• [Exercise task]: Quote the whole listing word for word, please.
-- start of Material to process --
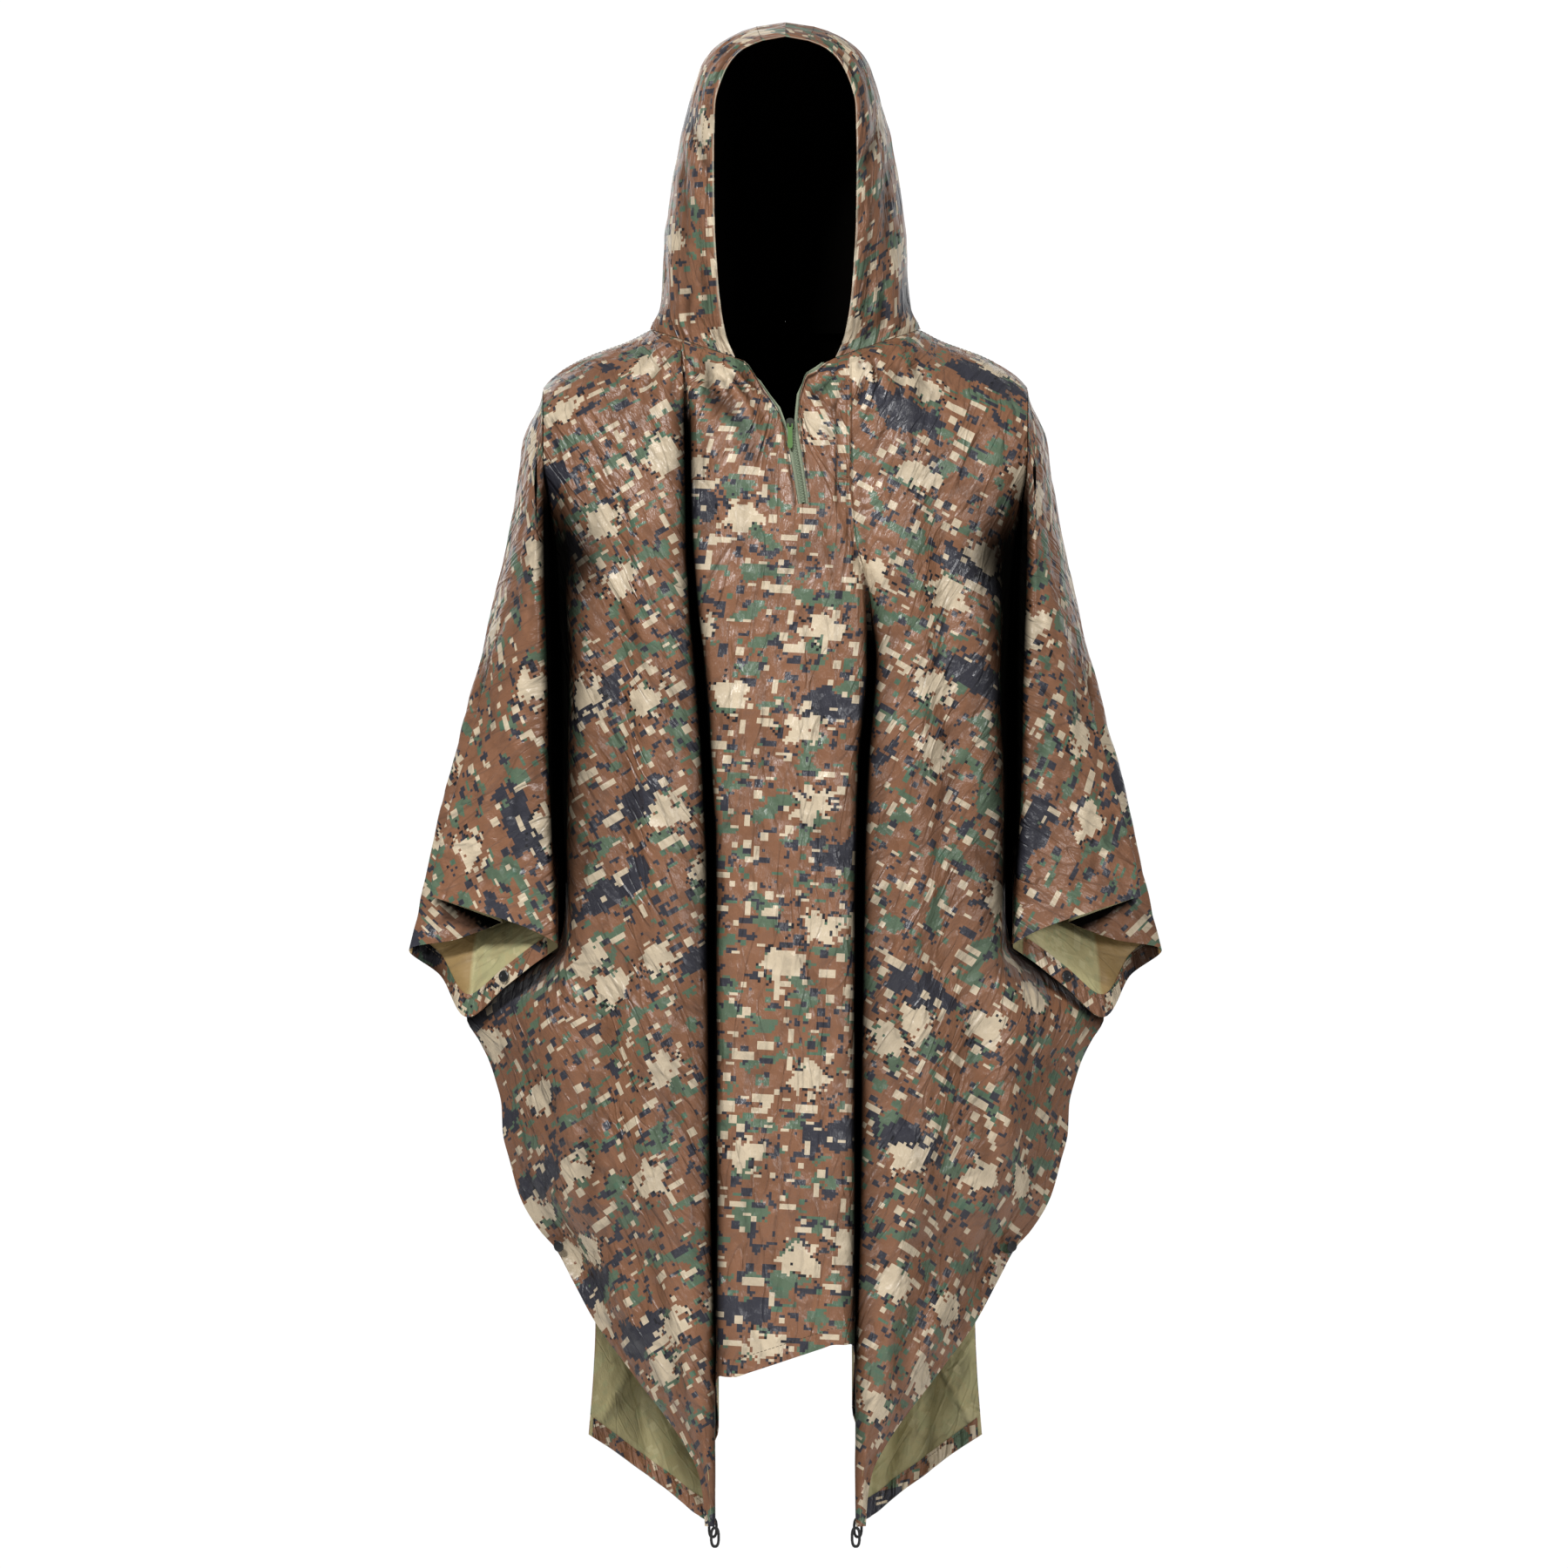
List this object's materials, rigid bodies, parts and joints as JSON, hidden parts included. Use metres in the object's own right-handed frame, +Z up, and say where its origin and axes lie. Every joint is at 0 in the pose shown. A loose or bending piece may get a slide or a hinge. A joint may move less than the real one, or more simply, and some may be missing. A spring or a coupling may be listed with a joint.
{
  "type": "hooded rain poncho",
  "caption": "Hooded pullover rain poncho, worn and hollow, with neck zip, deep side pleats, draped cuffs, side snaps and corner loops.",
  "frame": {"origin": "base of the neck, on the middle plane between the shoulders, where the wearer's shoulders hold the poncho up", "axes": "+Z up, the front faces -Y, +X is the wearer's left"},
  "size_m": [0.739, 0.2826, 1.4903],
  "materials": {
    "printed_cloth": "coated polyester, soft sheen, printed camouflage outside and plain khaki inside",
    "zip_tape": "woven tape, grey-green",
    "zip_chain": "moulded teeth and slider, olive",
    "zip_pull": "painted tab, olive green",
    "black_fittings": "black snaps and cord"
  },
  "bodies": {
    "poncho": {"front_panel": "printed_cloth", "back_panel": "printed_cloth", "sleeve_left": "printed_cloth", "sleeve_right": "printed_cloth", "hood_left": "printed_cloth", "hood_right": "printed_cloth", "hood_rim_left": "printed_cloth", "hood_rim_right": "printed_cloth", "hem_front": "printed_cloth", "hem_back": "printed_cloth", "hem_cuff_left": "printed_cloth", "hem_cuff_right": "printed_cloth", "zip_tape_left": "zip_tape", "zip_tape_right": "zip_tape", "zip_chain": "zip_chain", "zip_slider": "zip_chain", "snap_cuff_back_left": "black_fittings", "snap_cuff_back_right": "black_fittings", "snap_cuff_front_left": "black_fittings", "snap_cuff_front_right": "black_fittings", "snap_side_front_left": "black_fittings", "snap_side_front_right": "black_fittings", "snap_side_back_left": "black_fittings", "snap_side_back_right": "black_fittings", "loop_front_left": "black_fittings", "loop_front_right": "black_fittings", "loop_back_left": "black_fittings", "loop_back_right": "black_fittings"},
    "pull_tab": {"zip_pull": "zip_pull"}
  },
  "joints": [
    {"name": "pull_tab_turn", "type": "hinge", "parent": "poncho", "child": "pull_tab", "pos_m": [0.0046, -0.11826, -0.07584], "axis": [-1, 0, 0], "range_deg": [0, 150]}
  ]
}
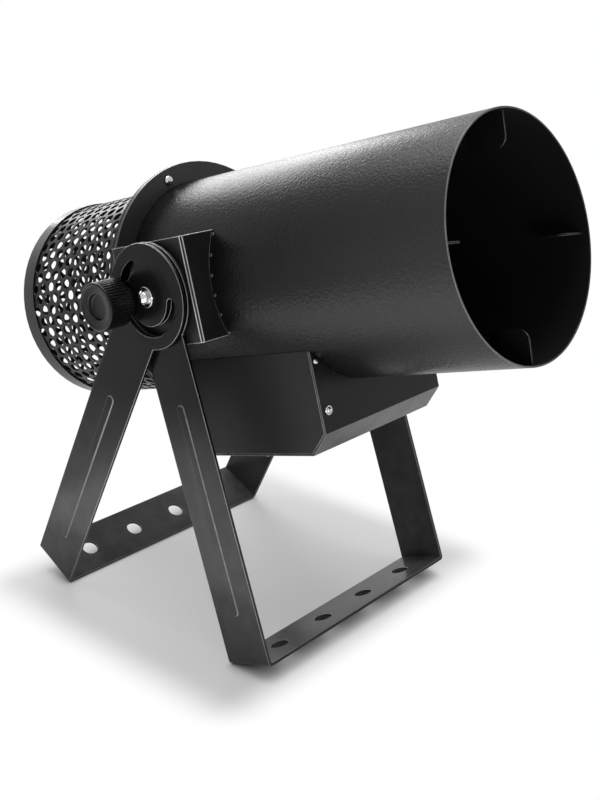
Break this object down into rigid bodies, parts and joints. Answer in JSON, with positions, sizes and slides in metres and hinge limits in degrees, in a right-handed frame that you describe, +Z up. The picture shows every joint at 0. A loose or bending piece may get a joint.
-- end of Material to process --
• [Response to this task]:
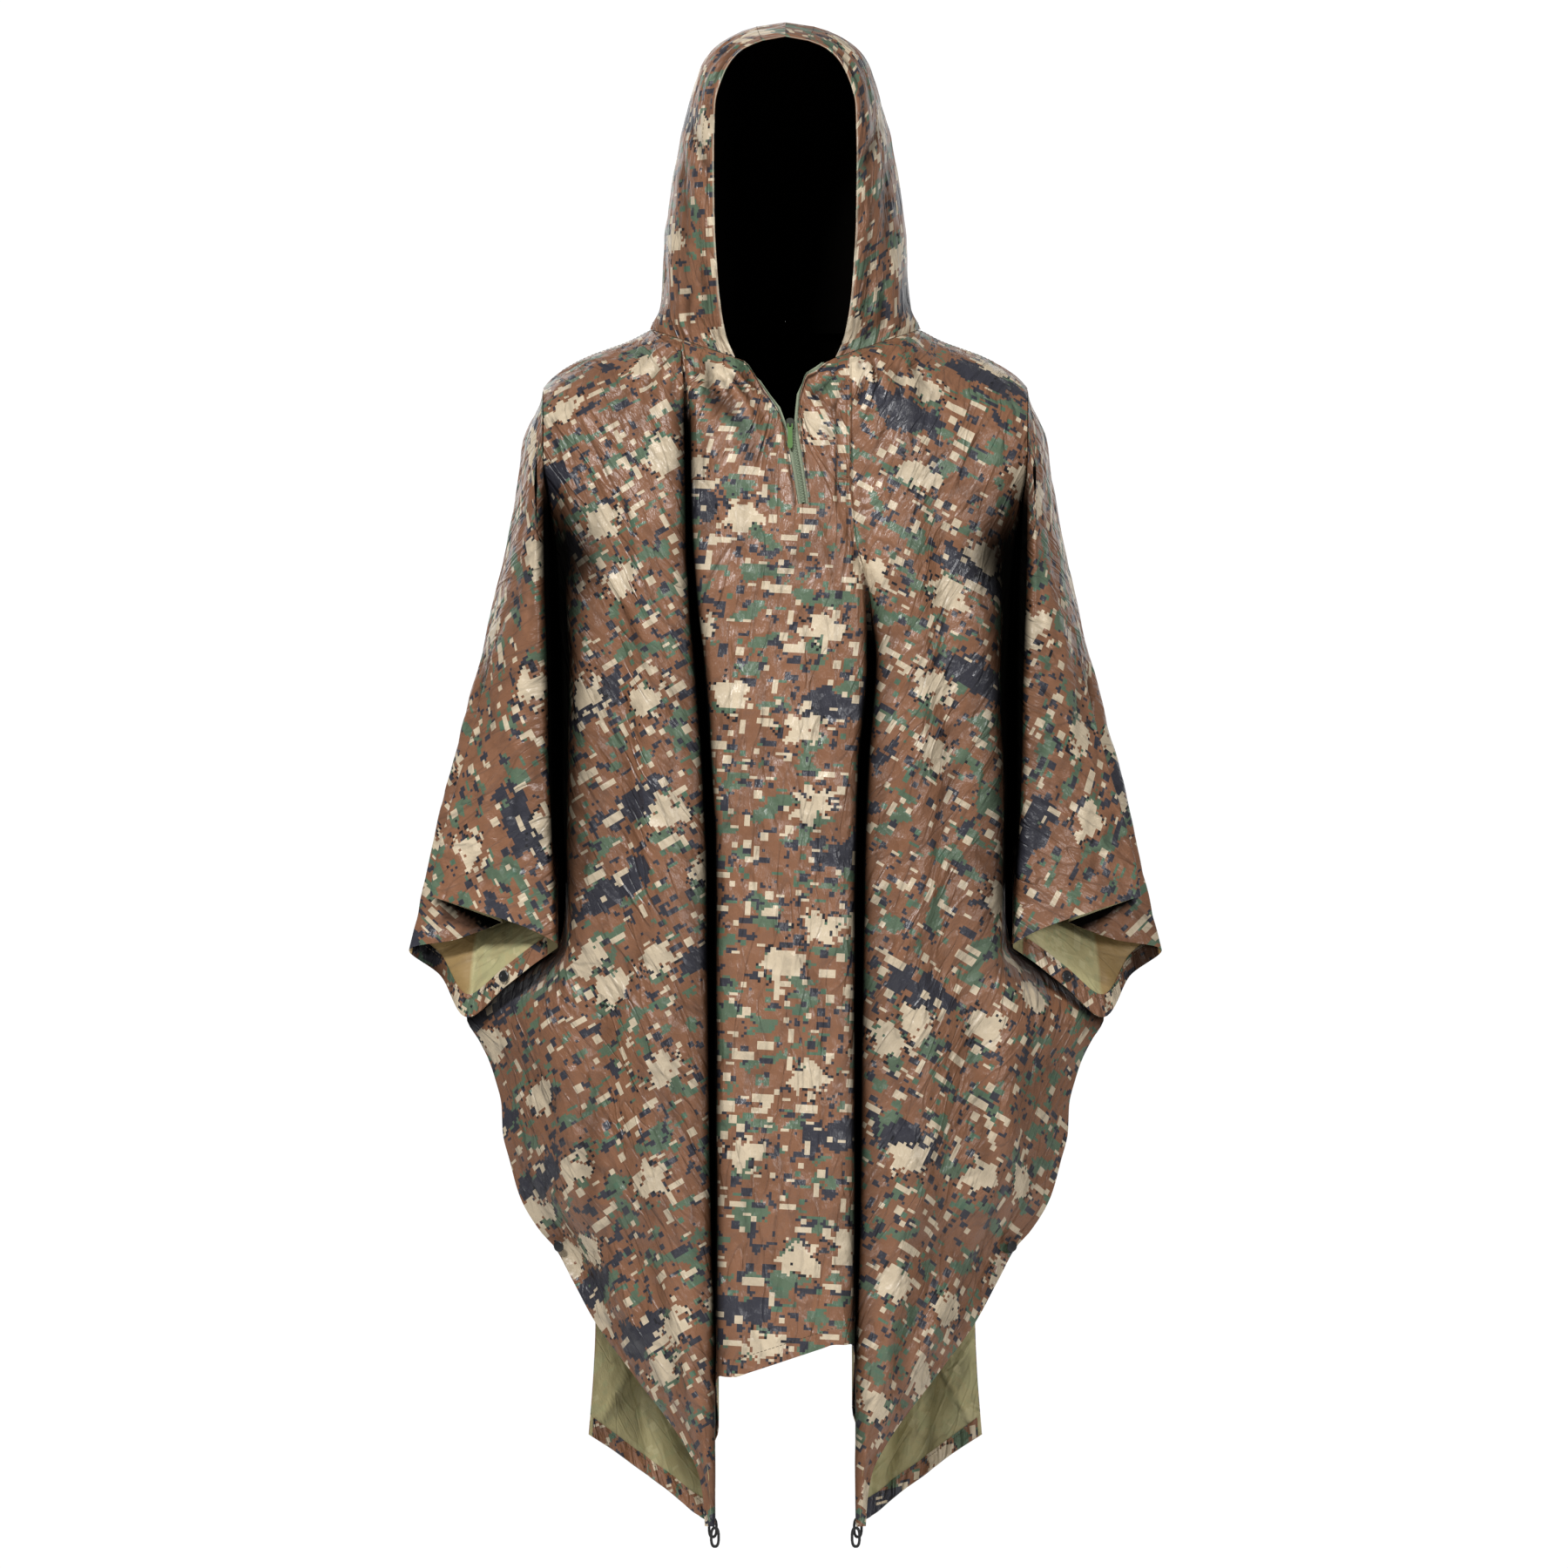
List this object's materials, rigid bodies, parts and joints as JSON, hidden parts included. Use metres in the object's own right-handed frame, +Z up, and say where its origin and axes lie. Every joint is at 0 in the pose shown. A loose or bending piece may get a slide or a hinge. A joint may move less than the real one, or more simply, and some may be missing. A spring or a coupling may be listed with a joint.
{
  "type": "hooded rain poncho",
  "caption": "Hooded pullover rain poncho, worn and hollow, with neck zip, deep side pleats, draped cuffs, side snaps and corner loops.",
  "frame": {"origin": "base of the neck, on the middle plane between the shoulders, where the wearer's shoulders hold the poncho up", "axes": "+Z up, the front faces -Y, +X is the wearer's left"},
  "size_m": [0.739, 0.2826, 1.4903],
  "materials": {
    "printed_cloth": "coated polyester, soft sheen, printed camouflage outside and plain khaki inside",
    "zip_tape": "woven tape, grey-green",
    "zip_chain": "moulded teeth and slider, olive",
    "zip_pull": "painted tab, olive green",
    "black_fittings": "black snaps and cord"
  },
  "bodies": {
    "poncho": {"front_panel": "printed_cloth", "back_panel": "printed_cloth", "sleeve_left": "printed_cloth", "sleeve_right": "printed_cloth", "hood_left": "printed_cloth", "hood_right": "printed_cloth", "hood_rim_left": "printed_cloth", "hood_rim_right": "printed_cloth", "hem_front": "printed_cloth", "hem_back": "printed_cloth", "hem_cuff_left": "printed_cloth", "hem_cuff_right": "printed_cloth", "zip_tape_left": "zip_tape", "zip_tape_right": "zip_tape", "zip_chain": "zip_chain", "zip_slider": "zip_chain", "snap_cuff_back_left": "black_fittings", "snap_cuff_back_right": "black_fittings", "snap_cuff_front_left": "black_fittings", "snap_cuff_front_right": "black_fittings", "snap_side_front_left": "black_fittings", "snap_side_front_right": "black_fittings", "snap_side_back_left": "black_fittings", "snap_side_back_right": "black_fittings", "loop_front_left": "black_fittings", "loop_front_right": "black_fittings", "loop_back_left": "black_fittings", "loop_back_right": "black_fittings"},
    "pull_tab": {"zip_pull": "zip_pull"}
  },
  "joints": [
    {"name": "pull_tab_turn", "type": "hinge", "parent": "poncho", "child": "pull_tab", "pos_m": [0.0046, -0.11826, -0.07584], "axis": [-1, 0, 0], "range_deg": [0, 150]}
  ]
}
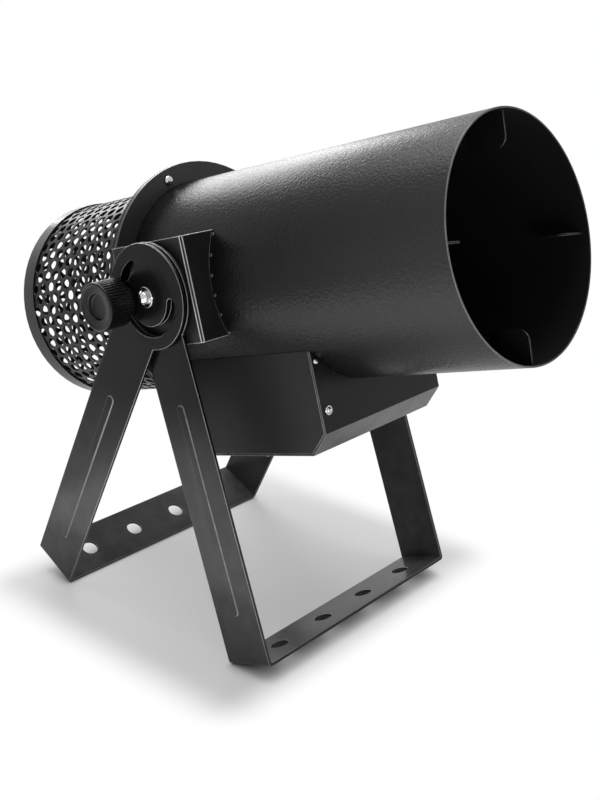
Break this object down into rigid bodies, parts and joints. Answer in JSON, with positions, sizes and slides in metres and hinge limits in degrees, in a right-handed frame that you describe, +Z up. The picture shows every joint at 0. A loose or bending piece may get a joint.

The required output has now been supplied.